ECLI:NL:CRVB:2016:285
Centrale Raad van Beroep
- Hoger beroep
- Rechtspraak.nl
Afwijzing van WAO-uitkering wegens gebrek aan bewijs van toegenomen beperkingen door dezelfde ziekteoorzaak
In deze zaak heeft de Centrale Raad van Beroep op 22 januari 2016 uitspraak gedaan in hoger beroep over de afwijzing van een WAO-uitkering aan appellante. Appellante had zich in 1994 ziek gemeld en was in 1995 beoordeeld als minder dan 15% arbeidsongeschikt. In 2012 meldde zij zich opnieuw ziek, met klachten die voortvloeiden uit een auto-ongeluk in 1999. De verzekeringsarts concludeerde dat de nieuwe klachten niet voortkwamen uit dezelfde ziekteoorzaak als de eerdere arbeidsongeschiktheid.
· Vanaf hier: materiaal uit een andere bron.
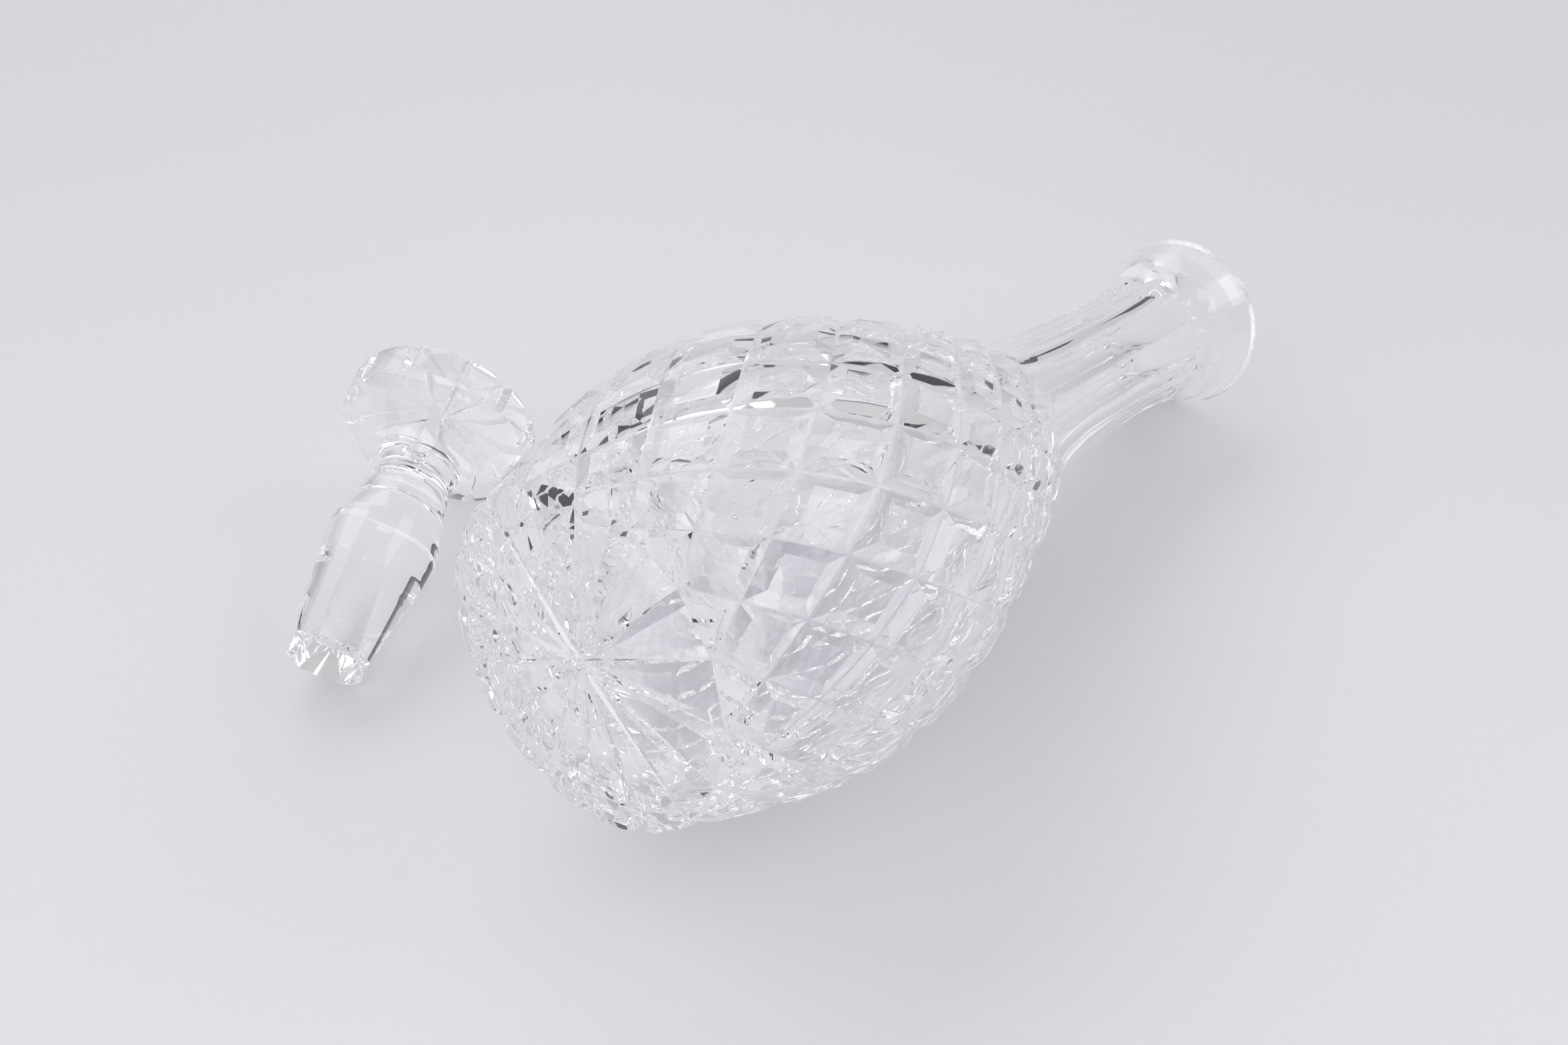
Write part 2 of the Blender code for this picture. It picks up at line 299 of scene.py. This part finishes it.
def starFoot(repeat, column):
    centre = repeat.turned(column, 0.0, bottle["starDepth"])
    hub = repeat.turned(column + 0.5, bottle["hub"], 0.0)
    rim = []
    for share in endShares():
        size = abs(2 * share - 1)
        edge = min((1 - size) / (1 - bottle["facetShare"]), 1.0)
        rim.append(repeat.lattice(column + share, 0.0, 0.0, 0.0, edge))
    repeat.face((centre, rim[0], hub))
    repeat.face((centre, hub, rim[-1]))
    for a, b in zip(rim, rim[1:]):
        repeat.face((hub, a, b))


def fluteFloor(height):
    share = pi / bottle["flutes"]
    start = bottle["archFrom"]
    if height <= start:
        return cos(share) * outlineRadius(height)
    slope = outlineRadius(start + 0.5) - outlineRadius(start - 0.5)
    line = outlineRadius(start) + slope * bottle["archHold"] * (height - start)
    return cos(share) * line + bottle["archLift"] * max(height - bottle["archBend"], 0.0) ** 2


# angle from the middle of a flute: the ridges run up from the facets' corners
def fluteAngle(u):
    ridge = bottle["rows"] / 2 + (1 + bottle["facetShare"]) / 2
    share = pi / bottle["flutes"]
    return ((u - ridge) * 2 * pi / bottle["columns"]) % (2 * share) - share


def neckRadius(u, height):
    outline = outlineRadius(height)
    cut = min(outline, fluteFloor(height) / cos(fluteAngle(u)))
    return outline + (cut - outline) * smoothStep((height - bottle["neckStart"]) / bottle["fluteFade"])


# height where a flute's floor runs out through the lip's flare
def archHeight(u):
    low, high = bottle["archBend"], bottle["archTop"]
    for _ in range(halvings):
        middle = (low + high) / 2
        if fluteFloor(middle) / cos(fluteAngle(u)) < outlineRadius(middle):
            low = middle
        else:
            high = middle
    return low


def neckLipAndBore(repeat):
    columns = bottle["repeat"]
    start = bottle["rows"] / 2
    shares = endShares()
    along, ring = [], []
    for column in range(columns):
        for share in shares if column == 0 else shares[1:]:
            size = abs(2 * share - 1)
            edge = min((1 - size) / (1 - bottle["facetShare"]), 1.0)
            along.append(start + column + share)
            ring.append(repeat.lattice(along[-1], bottle["rows"], 0.0, 0.0, -edge))
    last = bottle["neckRings"][-1]
    levels = [[(neckRadius(u, h), h) for u in along] for h in bottle["neckRings"]]
    for part in (0.25, 0.5, 0.75, 0.9, 1.0):
        heights = [last + (archHeight(u) - last) * part for u in along]
        levels.append([(neckRadius(u, h), h) for u, h in zip(along, heights)])
    for h in bottle["lipRings"]:
        levels.append([(outlineRadius(h), h)] * len(along))
    inside = smoothPath(bottle["bore"], bottle["boreSpacing"])
    for place in (*bottle["lipEdge"][:-1], *inside):
        levels.append([place] * len(along))
    for level in levels:
        upper = [repeat.turned(u, *place) for u, place in zip(along, level)]
        repeat.strip(ring, upper)
        ring = upper
    centre = repeat.turned(start, 0.0, bottle["bore"][-1][1])
    for a, b in zip(ring, ring[1:]):
        repeat.face((a, b, centre))


def bottleRepeat():
    repeat = Repeat()
    for column in range(bottle["repeat"]):
        for row in range(1, bottle["rows"]):
            cell(repeat, column + row / 2 + 0.5, row)
        cell(repeat, column + 0.5, 0, half=1)
        cell(repeat, column + bottle["rows"] / 2 + 0.5, bottle["rows"], half=-1)
        starFoot(repeat, column)
    neckLipAndBore(repeat)
    return repeat


stopper = {
    "quarters": 4,
    "notches": 12, "notchTurn": radians(-5), "notchDepth": 1.8,
    "notchSteps": (0.0, 0.03, 0.1, 0.13, 0.2, 0.3, 0.4, 0.5, 0.6, 0.7, 0.8, 0.87, 0.9, 0.97),
    "notchEdge": 0.12,
    "flatTurn": radians(28), "flat": ((0.0, 8.17), (1.6, 10.66), (33.0, 15.5)),
    "plug": ((9.88, 0.0), (12.36, 1.6), (15.49, 33.0)),
    "plugLevels": (0.0, 0.15, 1.45, 1.6, 1.75), "flatFrom": 2.0, "flatTop": 33.0,
    "collar": ((15.61, 34.0), (15.91, 37.0), (16.4, 42.0), (16.55, 43.6), (16.58, 44.1), (16.5, 44.5),
               (16.3, 45.2), (15.9, 47.0), (15.2, 49.6), (14.6, 51.6)),
    "step": ((14.45, 51.8), (14.25, 52.0), (14.15, 52.3), (13.7, 55.4), (13.25, 58.2), (13.0, 59.2),
             (12.6, 59.9), (12.2, 60.2)),
    "waist": ((12.2, 60.2), (11.5, 60.7), (11.3, 61.2), (11.5, 61.7), (12.1, 62.1), (12.35, 62.9),
              (12.3, 63.7), (11.9, 64.7), (11.4, 66.4), (11.25, 68.5), (11.7, 70.8), (13.0, 73.2),
              (15.6, 76.0), (19.0, 78.8), (22.8, 81.5), (25.8, 83.5), (27.6, 85.0), (28.5, 85.9)),
    "spacing": 0.75,
    "band": ((28.5, 85.9), (28.75, 86.3), (28.9, 87.4), (29.1, 90.0), (29.3, 93.0), (29.35, 95.0),
             (29.15, 95.9), (28.7, 96.6), (28.0, 97.3)),
    "crown": ((28.0, 97.3), (26.0, 97.8), (20.0, 98.55), (12.0, 98.95), (6.0, 98.98)),
    "crownRay": 1.0, "crownFade": 20, "dimple": 1.2, "sharpAngle": radians(14),
}


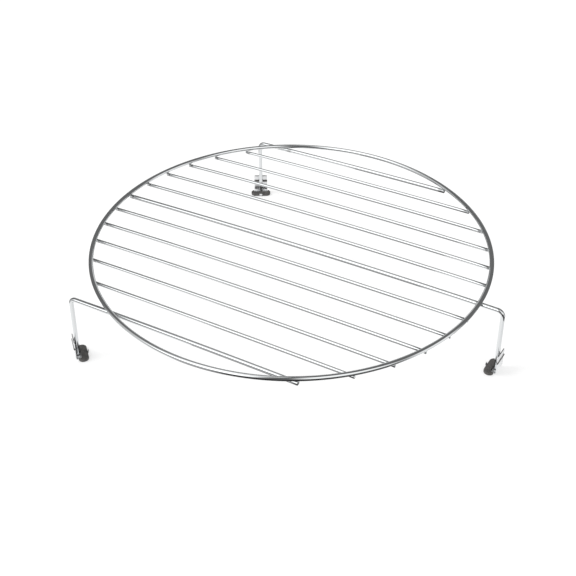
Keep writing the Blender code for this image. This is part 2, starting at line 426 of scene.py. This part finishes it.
def new_material(name):
    """An empty material with a surface shader. Return it, its tree and the shader."""
    material = bpy.data.materials.new(name)
    material.use_nodes = True
    tree = material.node_tree
    return material, tree, tree.nodes["Principled BSDF"]


def existing(make):
    """The material that a function of its name makes, made when it is first asked for."""
    return bpy.data.materials.get(make.__name__) or make(make.__name__)


def bright_chrome(name):
    """Bright nickel and chrome plating on drawn steel wire.

    Plating follows the wire's fine ripples and keeps a mirror gloss. In the corners beside the
    welds under the ring it is rougher and has painted shade.
    """
    finishes = bpy.context.scene.rack_finishes
    wires = bpy.context.scene.rack_wires
    material, tree, shader = new_material(name)
    place = add_node(tree, "ShaderNodeTexCoord").outputs["Object"]

    # How far each point is from the middle of the band of painted shade, which is painted only
    # below the ring's wire
    level = add_node(tree, "ShaderNodeMapping", None,
                     {"Vector": place, "Location": (-RACK_MIDDLE, 0.0, 0.0), "Scale": (1, 1, 0)})
    radius = add_node(tree, "ShaderNodeVectorMath", {"operation": "LENGTH"},
                      {0: level.outputs["Vector"]})
    off_ring = add_node(tree, "ShaderNodeMath", {"operation": "SUBTRACT"},
                        {0: radius.outputs["Value"], 1: wires.ring_radius - RING_SHADE_INSIDE})
    distance = add_node(tree, "ShaderNodeMath", {"operation": "ABSOLUTE"},
                        {0: off_ring.outputs["Value"]})
    under_ring_shade = add_node(tree, "ShaderNodeMapRange", {"interpolation_type": "SMOOTHSTEP"},
                         {"Value": distance.outputs["Value"], "From Min": RING_SHADE_FULL,
                          "From Max": RING_SHADE_FADED, "To Min": RING_SHADE_SHARE, "To Max": 0.0})
    height = add_node(tree, "ShaderNodeSeparateXYZ", None, {"Vector": place}).outputs["Z"]
    below = add_node(tree, "ShaderNodeMath", {"operation": "LESS_THAN"},
                     {0: height, 1: wires.ring_height - wires.ring_wire / 2})
    painted_shade_mask = add_node(tree, "ShaderNodeMath", {"operation": "MULTIPLY"},
                       {0: under_ring_shade.outputs["Result"], 1: below.outputs["Value"]})

    # Haze and ripples: cloudy spots about 6 mm across, ripples about 0.9 mm
    haze = add_node(tree, "ShaderNodeTexNoise", None,
                    {"Vector": place, "Scale": 160.0, "Detail": 4.0, "Roughness": 0.6})
    gloss = add_node(tree, "ShaderNodeMapRange", None,
                     {"Value": haze.outputs["Fac"], "From Min": 0.35, "From Max": 0.7,
                      "To Min": finishes.chrome_roughness * 0.6,
                      "To Max": finishes.chrome_roughness * 1.6})
    dulled = add_node(tree, "ShaderNodeMath", {"operation": "MULTIPLY_ADD"},
                      {0: painted_shade_mask.outputs["Value"], 1: DULL_ROUGHNESS,
                       2: gloss.outputs["Result"]})
    # The shade is painted here, by mixing the plating's colour towards a dark grey
    tint = add_node(tree, "ShaderNodeMix", {"data_type": "RGBA"},
                    {0: painted_shade_mask.outputs["Value"], 6: finishes.chrome[:],
                     7: finishes.chrome_painted_shade[:]})
    ripple = add_node(tree, "ShaderNodeTexNoise", None,
                      {"Vector": place, "Scale": 1100.0, "Detail": 2.0, "Roughness": 0.5})
    bump = add_node(tree, "ShaderNodeBump", None,
                    {"Height": ripple.outputs["Fac"], "Strength": 0.25, "Distance": 0.00002})
    feed(tree, shader, {"Base Color": tint.outputs[2], "Roughness": dulled.outputs["Value"],
                        "Normal": bump.outputs["Normal"], "Metallic": 1.0})
    return material


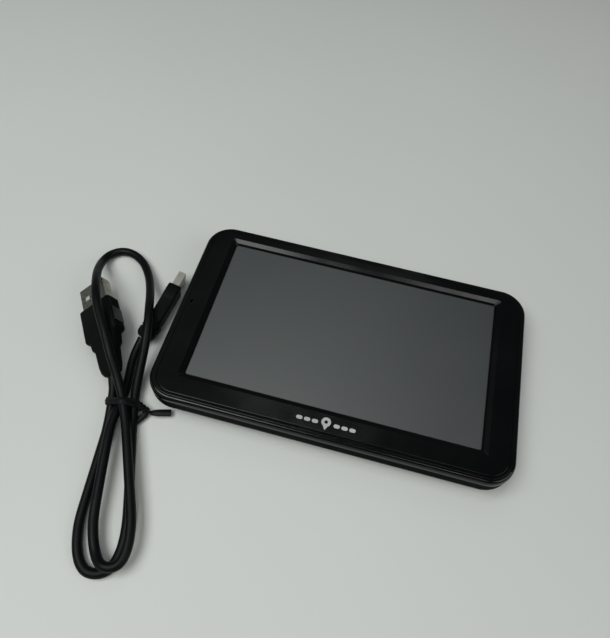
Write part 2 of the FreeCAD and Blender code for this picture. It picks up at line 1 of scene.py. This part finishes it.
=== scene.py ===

De Raad oordeelde dat appellante niet kon aantonen dat haar toegenomen beperkingen binnen vijf jaar na de eerdere beoordeling voortkwamen uit dezelfde oorzaak. De rechtbank had eerder het beroep van appellante ongegrond verklaard, en de Raad bevestigde deze uitspraak. De Raad benadrukte dat de bewijslast bij appellante ligt om aan te tonen dat er sprake is van toegenomen beperkingen uit dezelfde ziekteoorzaak. De Raad concludeerde dat de verzekeringsarts overtuigend had gemotiveerd dat er geen toegenomen beperkingen waren vastgesteld die voortkwamen uit dezelfde oorzaak als de eerdere arbeidsongeschiktheid. De uitspraak van de rechtbank werd bevestigd, en er was geen aanleiding voor een veroordeling in proceskosten.